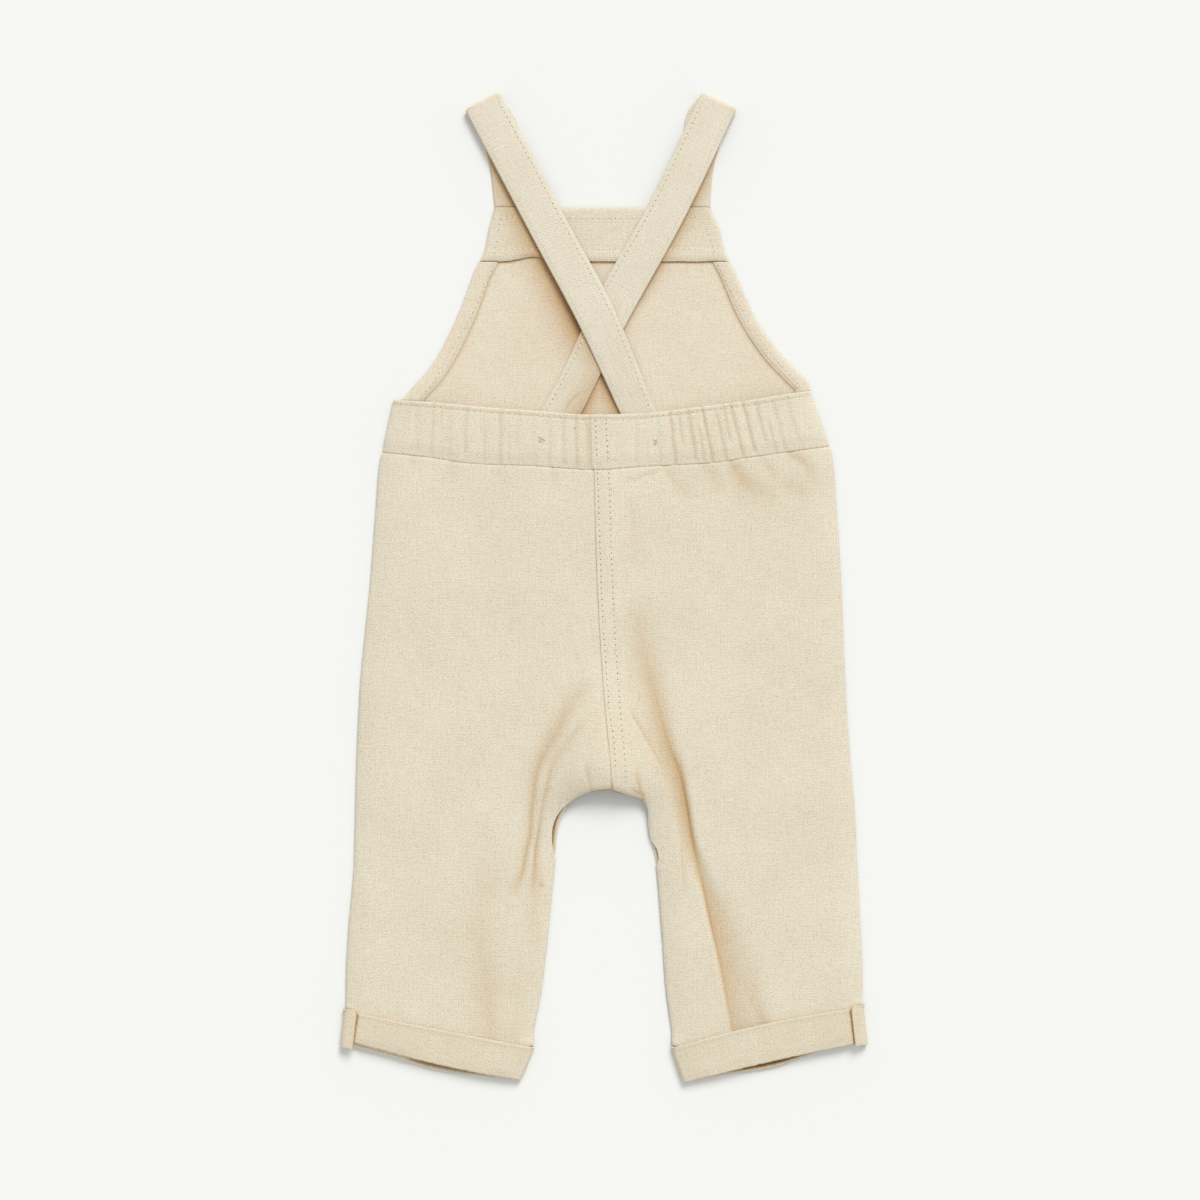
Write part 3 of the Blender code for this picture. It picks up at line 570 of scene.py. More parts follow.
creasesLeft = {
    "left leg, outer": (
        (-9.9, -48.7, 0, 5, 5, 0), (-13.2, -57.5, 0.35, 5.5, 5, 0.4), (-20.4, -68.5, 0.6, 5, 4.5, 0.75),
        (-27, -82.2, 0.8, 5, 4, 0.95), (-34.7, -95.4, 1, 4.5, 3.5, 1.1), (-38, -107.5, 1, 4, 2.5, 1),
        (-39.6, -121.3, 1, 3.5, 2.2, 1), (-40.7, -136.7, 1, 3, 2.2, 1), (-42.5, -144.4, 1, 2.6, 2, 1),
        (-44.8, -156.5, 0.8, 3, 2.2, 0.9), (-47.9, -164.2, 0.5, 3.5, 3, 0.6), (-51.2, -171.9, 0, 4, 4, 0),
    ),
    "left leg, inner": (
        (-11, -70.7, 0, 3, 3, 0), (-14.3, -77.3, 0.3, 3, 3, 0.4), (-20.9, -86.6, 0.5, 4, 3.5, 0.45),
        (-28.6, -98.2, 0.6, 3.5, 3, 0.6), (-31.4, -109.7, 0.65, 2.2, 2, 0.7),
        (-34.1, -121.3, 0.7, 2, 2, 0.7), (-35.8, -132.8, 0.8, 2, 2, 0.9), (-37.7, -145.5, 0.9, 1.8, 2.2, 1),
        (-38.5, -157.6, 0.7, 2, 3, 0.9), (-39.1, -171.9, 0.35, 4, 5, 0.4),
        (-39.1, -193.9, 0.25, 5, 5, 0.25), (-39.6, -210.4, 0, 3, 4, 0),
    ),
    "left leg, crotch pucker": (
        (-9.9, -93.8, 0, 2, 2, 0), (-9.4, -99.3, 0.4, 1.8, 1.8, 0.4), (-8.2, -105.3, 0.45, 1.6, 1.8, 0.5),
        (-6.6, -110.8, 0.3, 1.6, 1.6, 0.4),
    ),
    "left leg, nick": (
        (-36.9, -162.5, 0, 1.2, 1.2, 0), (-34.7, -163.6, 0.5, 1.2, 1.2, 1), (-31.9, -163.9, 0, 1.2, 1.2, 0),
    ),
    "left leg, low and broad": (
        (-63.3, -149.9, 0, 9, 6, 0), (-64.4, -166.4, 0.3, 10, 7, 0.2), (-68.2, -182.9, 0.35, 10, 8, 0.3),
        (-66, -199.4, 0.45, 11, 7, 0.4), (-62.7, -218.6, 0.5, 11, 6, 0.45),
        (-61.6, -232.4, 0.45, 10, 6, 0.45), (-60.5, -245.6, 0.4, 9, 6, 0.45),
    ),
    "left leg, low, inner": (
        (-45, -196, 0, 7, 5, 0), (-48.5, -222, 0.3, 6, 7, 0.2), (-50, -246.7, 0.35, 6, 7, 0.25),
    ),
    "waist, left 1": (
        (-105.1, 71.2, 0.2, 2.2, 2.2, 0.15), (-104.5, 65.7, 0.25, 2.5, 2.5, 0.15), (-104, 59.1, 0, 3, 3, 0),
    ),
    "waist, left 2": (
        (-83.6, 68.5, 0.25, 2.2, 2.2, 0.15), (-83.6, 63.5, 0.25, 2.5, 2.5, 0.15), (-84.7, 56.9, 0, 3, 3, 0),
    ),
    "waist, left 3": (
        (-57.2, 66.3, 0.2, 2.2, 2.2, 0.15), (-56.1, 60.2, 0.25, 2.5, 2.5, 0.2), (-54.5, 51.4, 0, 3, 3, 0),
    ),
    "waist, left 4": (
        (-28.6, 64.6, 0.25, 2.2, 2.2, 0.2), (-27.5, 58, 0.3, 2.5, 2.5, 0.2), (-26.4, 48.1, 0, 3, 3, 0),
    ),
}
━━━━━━
__Exercise description__. Recopy the whole listing exactly.

__Completed task__.
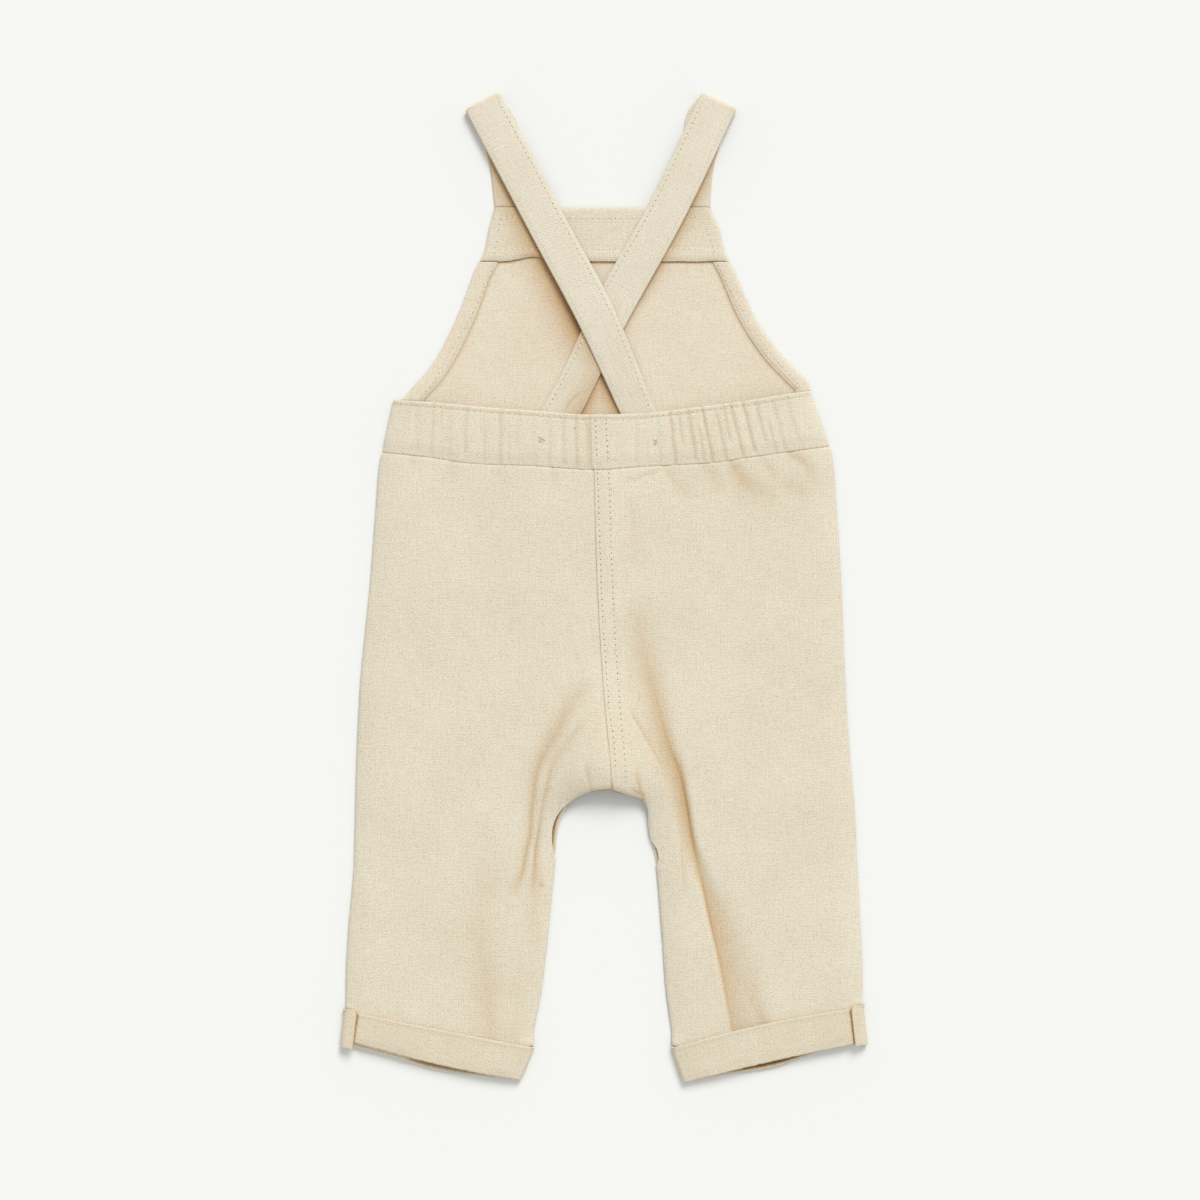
Write part 3 of the Blender code for this picture. It picks up at line 570 of scene.py. More parts follow.
creasesLeft = {
    "left leg, outer": (
        (-9.9, -48.7, 0, 5, 5, 0), (-13.2, -57.5, 0.35, 5.5, 5, 0.4), (-20.4, -68.5, 0.6, 5, 4.5, 0.75),
        (-27, -82.2, 0.8, 5, 4, 0.95), (-34.7, -95.4, 1, 4.5, 3.5, 1.1), (-38, -107.5, 1, 4, 2.5, 1),
        (-39.6, -121.3, 1, 3.5, 2.2, 1), (-40.7, -136.7, 1, 3, 2.2, 1), (-42.5, -144.4, 1, 2.6, 2, 1),
        (-44.8, -156.5, 0.8, 3, 2.2, 0.9), (-47.9, -164.2, 0.5, 3.5, 3, 0.6), (-51.2, -171.9, 0, 4, 4, 0),
    ),
    "left leg, inner": (
        (-11, -70.7, 0, 3, 3, 0), (-14.3, -77.3, 0.3, 3, 3, 0.4), (-20.9, -86.6, 0.5, 4, 3.5, 0.45),
        (-28.6, -98.2, 0.6, 3.5, 3, 0.6), (-31.4, -109.7, 0.65, 2.2, 2, 0.7),
        (-34.1, -121.3, 0.7, 2, 2, 0.7), (-35.8, -132.8, 0.8, 2, 2, 0.9), (-37.7, -145.5, 0.9, 1.8, 2.2, 1),
        (-38.5, -157.6, 0.7, 2, 3, 0.9), (-39.1, -171.9, 0.35, 4, 5, 0.4),
        (-39.1, -193.9, 0.25, 5, 5, 0.25), (-39.6, -210.4, 0, 3, 4, 0),
    ),
    "left leg, crotch pucker": (
        (-9.9, -93.8, 0, 2, 2, 0), (-9.4, -99.3, 0.4, 1.8, 1.8, 0.4), (-8.2, -105.3, 0.45, 1.6, 1.8, 0.5),
        (-6.6, -110.8, 0.3, 1.6, 1.6, 0.4),
    ),
    "left leg, nick": (
        (-36.9, -162.5, 0, 1.2, 1.2, 0), (-34.7, -163.6, 0.5, 1.2, 1.2, 1), (-31.9, -163.9, 0, 1.2, 1.2, 0),
    ),
    "left leg, low and broad": (
        (-63.3, -149.9, 0, 9, 6, 0), (-64.4, -166.4, 0.3, 10, 7, 0.2), (-68.2, -182.9, 0.35, 10, 8, 0.3),
        (-66, -199.4, 0.45, 11, 7, 0.4), (-62.7, -218.6, 0.5, 11, 6, 0.45),
        (-61.6, -232.4, 0.45, 10, 6, 0.45), (-60.5, -245.6, 0.4, 9, 6, 0.45),
    ),
    "left leg, low, inner": (
        (-45, -196, 0, 7, 5, 0), (-48.5, -222, 0.3, 6, 7, 0.2), (-50, -246.7, 0.35, 6, 7, 0.25),
    ),
    "waist, left 1": (
        (-105.1, 71.2, 0.2, 2.2, 2.2, 0.15), (-104.5, 65.7, 0.25, 2.5, 2.5, 0.15), (-104, 59.1, 0, 3, 3, 0),
    ),
    "waist, left 2": (
        (-83.6, 68.5, 0.25, 2.2, 2.2, 0.15), (-83.6, 63.5, 0.25, 2.5, 2.5, 0.15), (-84.7, 56.9, 0, 3, 3, 0),
    ),
    "waist, left 3": (
        (-57.2, 66.3, 0.2, 2.2, 2.2, 0.15), (-56.1, 60.2, 0.25, 2.5, 2.5, 0.2), (-54.5, 51.4, 0, 3, 3, 0),
    ),
    "waist, left 4": (
        (-28.6, 64.6, 0.25, 2.2, 2.2, 0.2), (-27.5, 58, 0.3, 2.5, 2.5, 0.2), (-26.4, 48.1, 0, 3, 3, 0),
    ),
}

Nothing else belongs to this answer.